Stocks are subject to upward drift
Ultimately however, both gaming and trading depend on numbers and to that end here is a fascinating statistic that should make your eyes bulge out. If I were to ask you what is the spread between winning days and losing days in the stock market, what would you say? Many people would guess that any given day is a 50% bet, but the numbers actually tell a very interesting story. For the past seventy years from 1950 to 2020 the ratio between up days and down days is actually 53.8% to 46.2%. That is a 7.6% edge to the long side – odds that are 1.5 times better than some of the most popular games in Vegas.
Stocks as an asset class are unique in this way. The spread doesn’t exist in commodities or currencies which are bounded instruments whose value does not change much over time. It’s the reason why the Great Britain Pound was about 1.5 US dollars in 1970 and why it’s close to that value today. Meanwhile the Dow Jones Industrial Average was 700 in mid 1970’s and is more than 33,000 today. Stocks are subject to what is called an upward drift and that small but very persistent spread between winning and losing days is the reason why long term investing is such a powerful way to generate wealth.
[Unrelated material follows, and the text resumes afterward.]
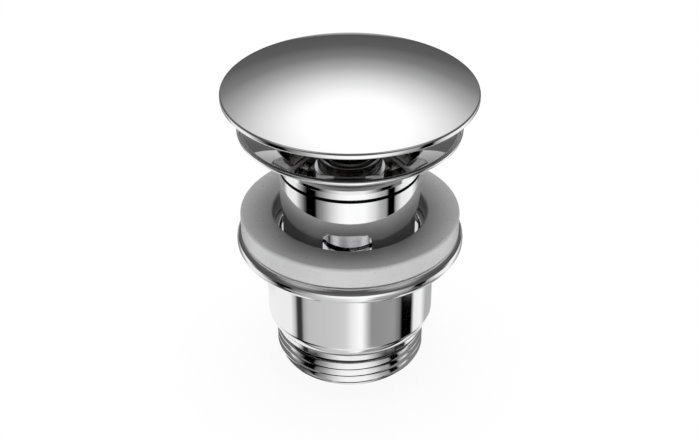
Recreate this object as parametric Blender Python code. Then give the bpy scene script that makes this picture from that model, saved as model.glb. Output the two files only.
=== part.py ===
"""Pop-up basin waste with a push-open domed cap, standing on its threaded tail.

The axis of the waste is Z and the end of the tail is at Z = 0. The cap is up, which is the
open position. Every size is a named value below, in metres, and every piece takes its place
from the piece that carries it.
"""

import bpy
import bmesh
from math import acos, atan2, ceil, cos, pi, radians, sin, sqrt, tan
from mathutils import Matrix, Vector

MM = 0.001

# Clearance and facets
GAP = 0.3 * MM  # left between pieces that touch
WELD = 0.001 * MM
FILLET_SHARE = 0.49  # most of a side that one fillet takes
LARGE_STEPS = 40  # facets round the pieces that are seen
SMALL_STEPS = 30  # facets round the pieces of the cartridge
HALF_FACET = pi / LARGE_STEPS  # keeps the edges of a cutter off the edges of what it cuts
ARC_STEP = radians(30)  # most that one facet of a large fillet turns
SMALL_FILLET = 1.2 * MM  # a fillet under this size has two facets
PUSH_PAST = 1.0 * MM  # how far a cutter runs past what it cuts

# Lower body: flange, cylinder and threaded tail
TAIL_RADIUS = 20.95 * MM  # crest of G 1 1/4
TAIL_LENGTH = 11.0 * MM
TAIL_WALL = 3.75 * MM
TAIL_PITCH = 2.309 * MM  # 11 threads to the inch
TAIL_THREAD_DEPTH = 1.48 * MM
TAIL_CREST_SHARE = 0.2  # width of a crest against the pitch
TAIL_LEAD = 0.9 * MM  # tail end to the first thread
TAIL_CORE_STEP = 0.2 * MM  # how far the core lies under the thread's root
TAIL_COLLAR = 0.9 * MM  # plain collar between the thread and the cylinder
TAIL_THREAD_TURN = -pi / 2 - HALF_FACET  # starts the thread at the front
LOWER_STEP = 2.35 * MM  # how far the cylinder stands out from the tail
LOWER_WALL = 3.9 * MM
LOWER_ROUND = 4.6 * MM
LOWER_HEIGHT = 41.4 * MM  # tail end to the top of the flange
LOWER_FLANGE_WIDTH = 7.95 * MM  # how far the flange stands out from the cylinder
LOWER_FLANGE_THICK = 4.8 * MM
LOWER_FLANGE_ROUND = 2.1 * MM
LOWER_NECK_ROUND = 0.8 * MM
LOWER_FLOOR = 13.6 * MM  # tail end to the step where the wide bore ends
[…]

But the data on stocks also provides a very interesting insight into trading. It suggests that being short is a sucker bet. Of course there are a million exceptions to that statement and the history of speculation shows many examples of wildly successful shorts like Enron, Worldcom and eventually maybe even Tesla. Indeed the shorts could make a very credible claim that 94% of all stocks ever issued to the public have either gone bankrupt or been merged out of existence. If you are speculating on individual issues you may indeed prove profitable from the short side. But if you are day trading stock indices the data is incontrovertible. There are only two ways to bet if you want to be on the right side of probability – long or cash. The upward drift of stocks is so established that any momentum breakout strategy naturally favors the long side. This is particularly true over this decade when the spread between winners and losers was so wide (57.3% to 42.7%) that you could have minted money at will if you had a decent long only intraday strategy.
The long trade has a bigger edge than most Vegas games
But what is truly surprising is that this approach would have worked even during the worst time for stocks since the Great Depression – the 1970’s. In the 1970’s equities went nowhere for a whole decade losing 50% of their value twice during that time. Yet even during that most miserable period when mass media proclaimed that stocks were dead forever the spread between positive and negative days was 51.3% to 48.7% or 2.6% – same as blackjack.
Today’s extraordinary bull market can’t last forever but while the party lasts traders need to be keenly aware that the long only trade has a 7.6% advantage. Those are odds that would make Vegas executives green with envy which means the only way to trade is long and strong or dash into cash. Trying to pick tops is a sucker bet.